For the Central, there seems the one question: Cardinals or Reds? Cincinnati is taking a gamble with Aroldis Chapman in the rotation—a notion abandoned just as the season hatched. He is the hardest thrower in major-league baseball if measured by a single pitch. (Verlander ratchets it up in the eighth inning, which makes him a special case.) The Reds, the venerable franchise, have locked up key players and are the defending division champs. St. Louis has depth in the pen along with the intangibles of history and that mighty fan base—which survived the departure of Pujols. I always like the Milwaukee Brewers: the steroids-tainted Ryan Braun, Carlos Gomez, Norichika Aoki, Aramis Ramirez, and the Andrew McCutchen-led Pittsburgh Pirates will eventually finish above .500, living up to their ballpark, PNC, even already at the age of twelve by received accounts perhaps the most stunning and “pure” of all in Major League Baseball—not that Wrigley Field takes “a backseat” to any venue. But Theo Epstein probably will not be raising a championship flag to his pennant-challenged franchise in 13. I see the Cardinals by a nose.

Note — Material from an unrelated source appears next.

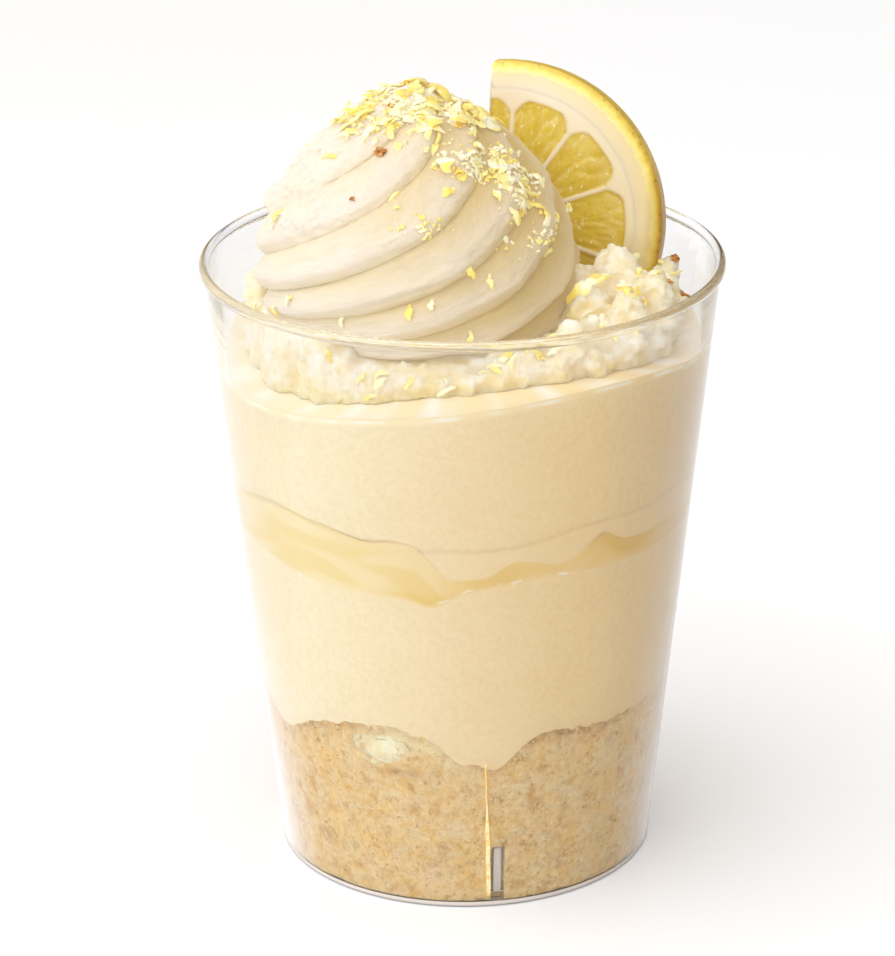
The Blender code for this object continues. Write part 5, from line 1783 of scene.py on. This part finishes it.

The Los Angeles Dodgers have surpassed the Yankees in payroll. Like New York and Chicago, two teams compete for fans and dollars in L.A. The Dodgers finished second in the West last season. Mr. Sensational, Matt Kemp, ought to be back for the whole campaign following a Mr. Toad-like 2012, and is joined in an All-Star outfield by Andre Ethier and Carl Crawford—who should regain his form having been a bust in Boston. Adrian Gonzalez is almost right up there with his cross-Freeway rival, Albert Pujols, Don Mattingly is now a seasoned manager, Clayton Kershaw is Mr. K for all the obvious reasons. However, my pick is the San Francisco Giants. The chemistry on the Giants is near-perfect: Sandoval, Scutaro, Posey, Lincecum, Wilson (The Beard!). Buster Poesy was just inked to a cool nine-year-$167-million deal. It is difficult to vote against the Champs. San Diego and Arizona ought to improve. The Rockies play in the stadium that least favors the home team, and it is difficult to see a good finish with the Dodgers and Giants on top.
Wild Card picks: Yankees, Rangers, Reds, Dodgers.